Elle a saisi le lien qui unie le dessin de mode à l'art pur. D'un côté, elle a voulu introduire dans ses créations les « rapports entre l'humanité et l'homme moderne » qu'elle a intuitivement perçus, afin que la Mode, dominée par la dimension pratique et commerciale, incarne aussi une attention portée à une sorte d'humanisme. D'un autre côté, cette attention elle l'a portée ailleurs, en explorant d'autres formes comme la peinture à l'huile, le collage, dont les résultats se reflètent dans ses créations de mode. Ces effets de miroir, ces chevauchements font que, parmi les couturiers taiwanais actuels, elle est la personnalité la mieux à même d'exprimer son vécu, sa formation, à travers une multitude de formes.
En octobre de cette année, elle s'est enfin décidée à faire une rétrospective générale des explorations qu'elle a menées dans l'art pur depuis des années, exposition sous forme d'un « thème », au sens musical, témoignant de sa compréhension de l'essence de l'art. La clef se situe dans le « mouvement » incessant qui incarne l'humanité et ses émotions : dans ses peintures à l'huile, collages, peintures sur papier mâché, mais surtout ses peintures sur rouleaux de soie, son trait est ferme, ses couleurs riches et intenses, ses œuvres sont comme balayées par le vent, traversées d'éclairs, si puissantes qu'elles semblent traverser des arcs-en-ciel. Dans ces œuvres d'art, interprétations du thème du « mouvement », elle explore non seulement les rapports changeants chez l'homme moderne, mais elle élargit aussi son attention aux changements sociétaux et environnementaux. Deux variations du thème principal rythment l'exposition : 1. Mouvement en chair, 2. Mouvement en or.

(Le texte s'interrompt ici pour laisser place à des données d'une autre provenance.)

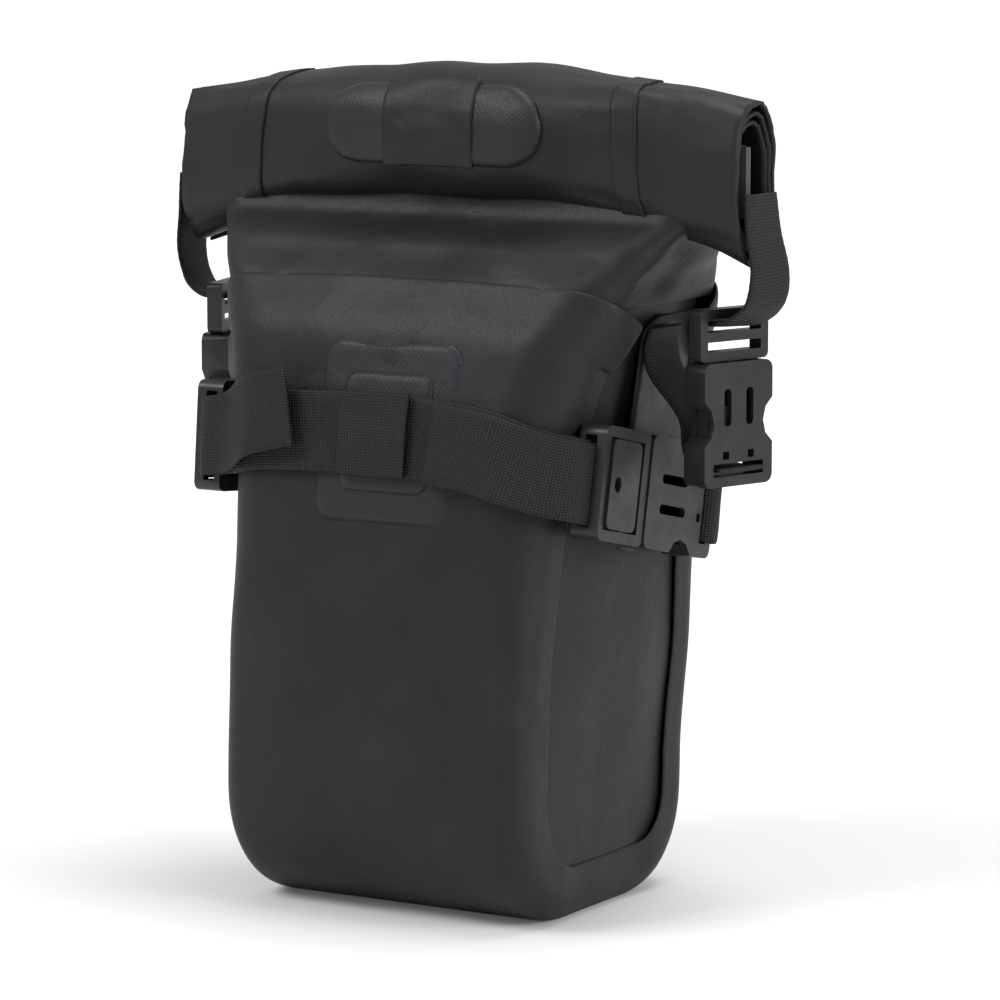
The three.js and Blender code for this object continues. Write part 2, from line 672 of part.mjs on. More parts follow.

« Mouvement en chair » nous montre des esquisses et des travaux achevés, tandis que « mouvement en or » expose des accessoires et ornements qu'elle a dessinés et qui peuvent librement se combiner avec les vêtements. Les deux mouvements se complètent, ils sont d'un même tenant, tous deux révèlent la beauté du mouvement sans entrave, libre. Nous pouvons voir dans ce « thème » et ses « variations » la façon dont une artiste parvient à un subtil équilibre entre ses explorations dans l'art pur et l'élan qu'elle donne à un art appliqué. En même temps, ils découvrent à tous l'qwune des sources importantes de cette création de mode de premier ordre, qui vient de son étude approfondie de l'art pur et de son expérience.
Forte d'une énergie débordante, Sophie Hong a suivi son chemin. Ses multiples audaces ont doté ses créations d'une éternelle vitalité, dans toute son activité artistique, de la peinture aux installations, en passant par le paysagisme, ainsi que ses vêtements et leurs accessoires, la transformation est constante, le cours des choses y change en un instant, là se dirige vers une synthèse, là s'écoule avec lenteur ou avec rapidité.